VII. ‘Create a real remedy for wrongful exclusion’
The group is critical of the current requirement that excluded persons file Form 6 to seek re-inclusion and has called it an inefficacious remedy that effectively forces a settled voter to falsely declare themselves a first-time voter or a person who has shifted residence without even guaranteeing reinstatement.
It has asked for a window of at least one year for re-admission “so that no voter is left behind or out of either the SIR Roll or the electoral process as there are no guarantees that they will be included as part of the updated SIR list which will likely to be the Reference List for future ECI voter list cleaning exercise and therefore they face the risk of undergoing the torturous process of proving “citizenship all over again.””
There has also been a call to withdraw the “unconstitutional architecture of Tribunals” to adjudicate voter eligibility.
VIII. ‘Build in independent social audits’
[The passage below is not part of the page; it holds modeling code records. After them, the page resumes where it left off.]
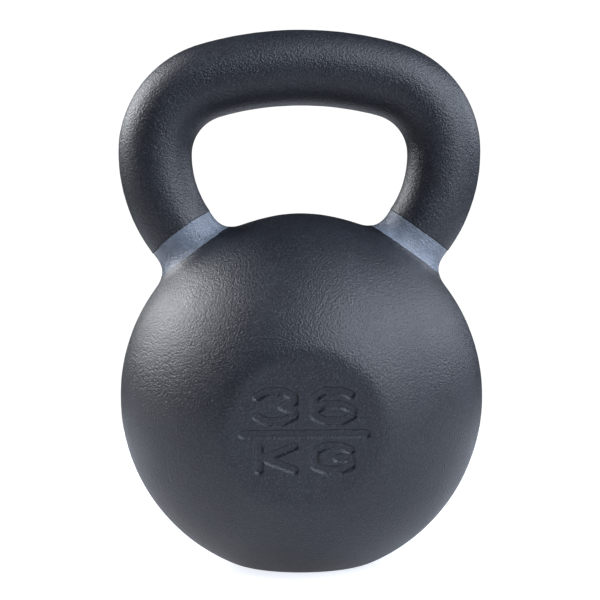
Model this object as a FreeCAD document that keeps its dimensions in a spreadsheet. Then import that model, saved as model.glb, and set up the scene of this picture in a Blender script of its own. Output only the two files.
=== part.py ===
import FreeCAD, Part
import math
import os
import re

import Sketcher
from FreeCAD import Placement, Rotation, Vector

# A cast-iron kettlebell: one casting, its textured coat in two pieces and a
# painted colour ring round the root of each handle leg.
#
# Frame, in mm: the origin is the centre of the flat foot, +Z points up and
# the front disc with the weight mark faces -Y.  The handle lies in the XZ
# plane.  Everything above the foot is laid out from the ball's centre.

os.makedirs("parts", exist_ok=True)
doc = FreeCAD.newDocument("Kettlebell")

# ---------------------------------------------------------------- sizes

SIZES = [
    # the ball and the ground flat that it stands on
    ("ball_radius", 103.6),
    ("foot_radius", 31.0),
    ("foot_rim_radius", 28.0),
    # the handle's centre line: straight leg, leg arc, corner arc, top arc
    ("leg_angle", 35.9),
    ("leg_sunk", 25.0),
    ("leg_straight", 12.6),
    ("leg_arc_radius", 76.1),
    ("corner_arc_radius", 43.3),
    ("top_arc_radius", 188.5),
    # the round handle bar, a little thicker in the middle of the grip
    ("grip_radius", 21.5),
    ("root_radius", 19.6),
    ("neck_fillet_radius", 12.0),
    # the flat disc on the front and the blank one on the back
    ("disc_radius", 40.1),
    ("disc_rim_radius", 15.0),
    ("disc_tilt", 6.5),
    # the sunk mark on the front disc, measured along the strokes' middles
    ("stroke_width", 4.2),
    ("mark_depth", 1.2),
    ("number_width", 20.0),
    ("number_height", 16.2),
    ("number_pitch", 31.0),
    ("number_rise", 13.9),
    ("unit_width", 19.0),
    ("unit_height", 13.0),
    ("unit_pitch", 30.0),
    ("unit_rise", -14.4),
    ("rule_width", 66.0),
    ("rule_height", 0.0),
    ("rule_pitch", 0.0),
    ("rule_rise", -1.2),
    # the coat, the thinner paint of the colour rings and the rings' place
    ("coat_thickness", 0.4),
    ("paint_thickness", 0.2),
    ("band_start", 0.5),
    ("band_width", 13.0),
    # length that only has to be larger than what it cuts
    ("cut_reach", 30.0),
]

sheet = doc.addObject("Spreadsheet::Sheet", "Sizes")
for row, (alias, value) in enumerate(SIZES, start=1):
    sheet.set(f"A{row}", alias)
    sheet.set(f"B{row}", str(value))
    sheet.setAlias(f"B{row}", alias)
doc.recompute()


def size(alias):
    """The value in mm, or degrees, of a named cell of the sheet."""
    return float(sheet.get(alias))


def bind(item, prop, formula):
    """Ties a property to a formula; its two_part words are the sheet's names."""
    item.setExpression(prop, re.sub(r"[a-z]+(_[a-z]+)+", r"Sizes.\g<0>", formula))


def constrain(sketch, formula, *args):
    """Adds a dimension to a sketch and ties it to a formula."""
    index = sketch.addConstraint(Sketcher.Constraint(*args))
    bind(sketch, f"Constraints[{index}]", formula)


def seat_distance(radius, rim, flat):
    """From a ball's centre to a flat whose rim is rounded into the ball."""
    return rim + math.sqrt((radius - rim) ** 2 - flat ** 2)


BALL_CENTRE = Vector(
    0, 0, seat_distance(size("ball_radius"), size("foot_rim_radius"), size("foot_radius"))
)
DISC_DISTANCE = seat_distance(size("ball_radius"), size("disc_rim_radius"), size("disc_radius"))


def leg_frame(side):
    """A frame at the ball's centre with its Z along one leg of the handle."""
    return Placement(BALL_CENTRE, Rotation(Vector(0, 1, 0), side * size("leg_angle")))


def disc_frame(side, inset):
    """A frame in a disc's flat: X right and Y up as seen, Z out of the ball."""
    turn = Rotation(Vector(0, 0, 1), 0 if side < 0 else 180)
    tip = Rotation(Vector(1, 0, 0), 90 + size("disc_tilt"))
    out = Placement(Vector(0, 0, DISC_DISTANCE - inset), Rotation())
    return Placement(BALL_CENTRE, turn * tip) * out


# ------------------------------------------------------- ball and handle


def plane_sketch(body, name, role):
    """An empty sketch on one of a body's own origin planes."""
    sketch = body.newObject("Sketcher::SketchObject", name)
    plane = next(f for f in body.Origin.OriginFeatures if f.Role == role)
    sketch.AttachmentSupport = (plane, "")
    sketch.MapMode = "FlatFace"
    return sketch


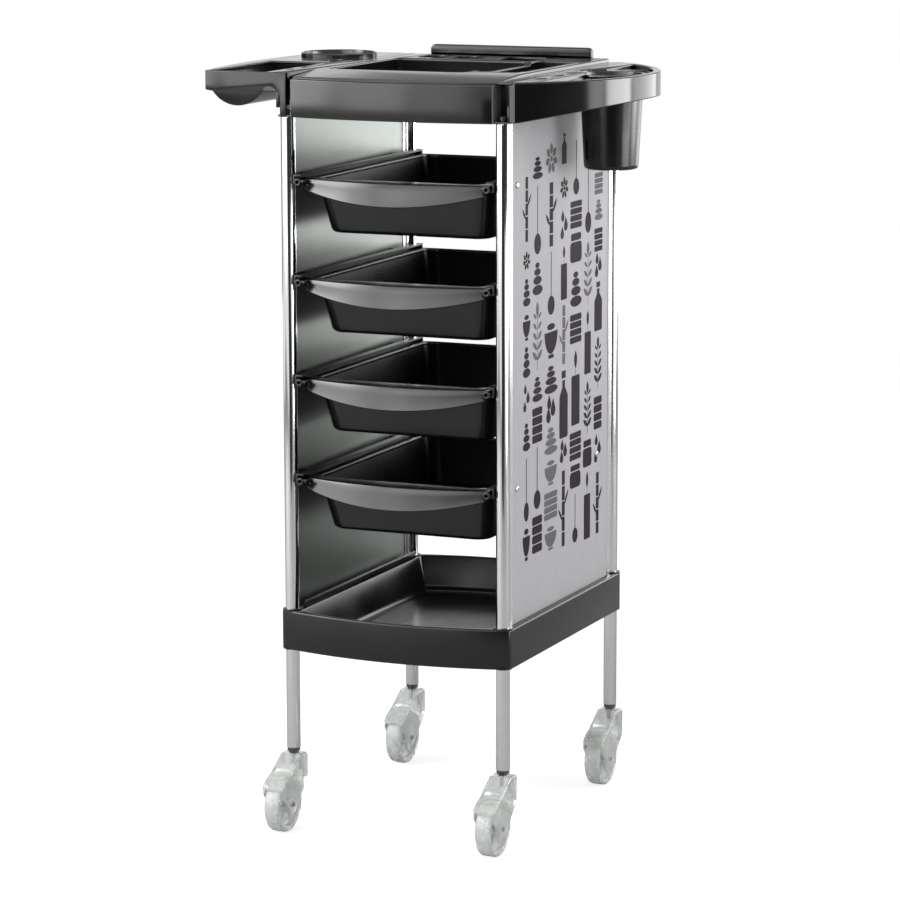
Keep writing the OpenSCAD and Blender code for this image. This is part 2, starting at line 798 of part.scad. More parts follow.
// Hood of a caster: swivels on the pin, covers the wheel and holds the axle
module caster_hood(side, end) {
    inner_w = hood_w - 2 * hood_wall;
    color("lightgray", 0.6) at_caster(side, end) difference() {
        union() {
            along_x(-hood_w / 2, hood_w / 2) hood_side();
            translate([0, 0, hood_top - hood_boss_h]) cylinder(r = hood_boss_r, h = hood_boss_h);
            translate([0, -trail, axle_z]) rod_x(-hood_w / 2, hood_w / 2, cheek_r);
        }
        translate([0, -trail, axle_z]) rod_x(-inner_w / 2, inner_w / 2, hood_bore_r);
        translate([0, 0, hood_top - pin_depth - over])
            cylinder(r = pin_d / 2 + running_fit, h = pin_depth + 2 * over);
        translate([0, -trail, axle_z]) rod_x(-hood_w, hood_w, axle_d / 2 + push_fit);
    }
}

// Axle pin of a caster
module caster_axle(side, end) {
    color("dimgray") at_caster(side, end) translate([0, -trail, axle_z])
        rod_x(-axle_len / 2, axle_len / 2, axle_d / 2);
}

// Turns a wheel profile, drawn in radius and width, about the axle
module turned_wheel(side, end) {
    at_caster(side, end) translate([0, -trail, axle_z]) rotate([0, 90, 0]) rotate_extrude() children();
}

// Clear wheel of a caster, with a hub, a thin web and a rim
module caster_wheel(side, end) {
    bore = axle_d / 2 + running_fit;
    color("white", 0.6) turned_wheel(side, end) {
        translate([bore, -wheel_w / 2]) square([hub_r - bore, wheel_w]);
        translate([bore, -web_half]) square([rim_r - bore, 2 * web_half]);
        translate([rim_r - rim_t, -wheel_w / 2 + rim_side]) square([rim_t, wheel_w - 2 * rim_side]);
    }
}

// Tyre of a caster wheel, with rounded shoulders
module caster_tyre(side, end) {
    half = wheel_w / 2 - tyre_side;
    color("whitesmoke", 0.7) turned_wheel(side, end) {
        translate([rim_r, -half]) square([tyre_t - tyre_round, 2 * half]);
        translate([rim_r, -half + tyre_round]) square([tyre_t, 2 * (half - tyre_round)]);
        for (s = [-1, 1]) translate([wheel_r - tyre_round, s * (half - tyre_round)])
            circle(r = tyre_round);
    }
}

// Corners of the cart, as [name, side, end]
corners = [["front_left", -1, -1], ["front_right", 1, -1], ["rear_left", -1, 1], ["rear_right", 1, 1]];

for (c = corners) post(c[1], c[2]);
post_plugs();
post_bolts();
base_tray();
base_screws();
top_frame();
top_insert();
back_rail();
rail_screws();
side_panel(-1);  // side_panel_left
side_panel(1);  // side_panel_right
for (c = corners) edge_trim(c[1], c[2]);
runner_screws(-1);  // runner_screws_left
runner_screws(1);  // runner_screws_right
for (i = [0:3]) runner(-1, i);
for (i = [0:3]) runner(1, i);
for (i = [0:3]) drawer(i);
left_wing();
right_wing();
wing_screws();
cup();
for (c = corners) caster_stem(c[1], c[2]);
for (c = corners) caster_hood(c[1], c[2]);
for (c = corners) caster_axle(c[1], c[2]);
for (c = corners) caster_wheel(c[1], c[2]);
for (c = corners) caster_tyre(c[1], c[2]);
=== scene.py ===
"""Spa trolley cart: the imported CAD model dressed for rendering.

Shapes are drawn in millimetres about the vertical axis midway between the four posts,
and moved into the row frame, in metres, when a piece is made.
"""
import math
import random

import bmesh
import bpy
from mathutils import Matrix, Vector
from mathutils.geometry import tessellate_polygon


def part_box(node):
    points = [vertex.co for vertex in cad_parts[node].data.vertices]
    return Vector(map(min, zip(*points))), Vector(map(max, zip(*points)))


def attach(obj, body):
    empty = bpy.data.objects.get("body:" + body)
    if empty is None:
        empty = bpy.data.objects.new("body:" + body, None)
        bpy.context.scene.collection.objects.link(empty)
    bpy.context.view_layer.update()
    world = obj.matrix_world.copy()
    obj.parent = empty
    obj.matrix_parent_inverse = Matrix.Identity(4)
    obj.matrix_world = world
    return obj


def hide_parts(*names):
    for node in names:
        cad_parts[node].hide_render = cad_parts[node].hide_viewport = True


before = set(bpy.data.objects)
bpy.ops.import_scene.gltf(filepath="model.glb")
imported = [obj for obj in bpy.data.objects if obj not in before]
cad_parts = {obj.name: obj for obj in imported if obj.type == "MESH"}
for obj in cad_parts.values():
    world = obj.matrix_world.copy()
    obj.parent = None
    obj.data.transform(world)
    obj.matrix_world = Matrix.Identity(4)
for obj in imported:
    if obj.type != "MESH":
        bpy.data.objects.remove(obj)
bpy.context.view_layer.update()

MM = 0.001
CORNERS = ("front_left", "front_right", "rear_left", "rear_right")


def centre_of_posts():
    """The axis midway between the posts, on the floor, in metres."""
    total = Vector((0, 0, 0))
    for corner in CORNERS:
        lo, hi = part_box("post_" + corner)
        total += (Vector(lo) + Vector(hi)) / 2
    return Vector((total.x / 4, total.y / 4, 0))


MID = centre_of_posts()


def span(node):
    """Lowest and highest corner of a CAD node, in millimetres about the middle of the posts."""
    lo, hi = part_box(node)
    return (Vector(lo) - MID) / MM, (Vector(hi) - MID) / MM


# ---------------------------------------------------------------- outlines

def arc(cx, cy, r, start, end, steps):
    """Points on an arc, angles in degrees."""
    angles = [math.radians(start + (end - start) * k / steps) for k in range(steps + 1)]
    return [(cx + r * math.cos(a), cy + r * math.sin(a)) for a in angles]


def circle(cx, cy, r, steps=48):
    """Counter-clockwise circle as a closed loop."""
    return arc(cx, cy, r, 0, 360 * (steps - 1) / steps, steps - 1)


def rounded(points, radius, steps=5):
    """A closed loop with its corners rounded. radius is one number, or one for each corner."""
    radii = radius if isinstance(radius, (list, tuple)) else [radius] * len(points)
    out = []
    for i, point in enumerate(points):
        p = Vector(point)
        u = (Vector(points[i - 1]) - p).normalized()
        v = (Vector(points[(i + 1) % len(points)]) - p).normalized()
        half = u.angle(v) / 2
        if radii[i] <= 0 or half > math.radians(88):
            out.append(tuple(p))
            continue
        centre = p + (u + v).normalized() * radii[i] / math.sin(half)
        reach = radii[i] / math.tan(half)
        first = p + u * reach - centre
        last = p + v * reach - centre
        turn = first.angle_signed(last) * -1
        base = math.atan2(first.y, first.x)
        for k in range(steps + 1):
            a = base + turn * k / steps
            out.append((centre.x + radii[i] * math.cos(a), centre.y + radii[i] * math.sin(a)))
    return out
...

The group wants concurrent, community-based social audits, including women from marginalised communities, to adjudicate residency and voter status in doubtful cases. It has also called for retrospective social audits of the 13 states/UTs already covered in Phases 1 and 2.
IX. ‘Formally decouple SIR exclusion from citizenship status’
Finally, hinting at the Supreme Court judgment that has confined ECI’s jurisdiction strictly to voter-list revision, the group has asked ECI to issue a clear public statement in text and video that exclusion from the updated SIR does not amount to a denial of citizenship.
The appeal carries fifty signatories drawn from across the country, spanning feminist and queer-trans rights activists, lawyers, academics, journalists and researchers, and has expressed hopes that ECI, “as a constitutional authority,” will take serious note of all the concerns and suggestions.
Phase 3 of the SIR is already underway in Karnataka, Meghalaya, Maharashtra, Jharkhand and Delhi. The outcome of the earlier phases of SIR has already created panic among minority and vulnerable communities. For instance, in Pune, reports have emerged of fear among Muslim communities, with a BLO saying he received around 40 to 50 calls, 90 per cent of which were from Muslim families. Similarly, in Bengaluru, persons of LGBTQ+ community have raised fears.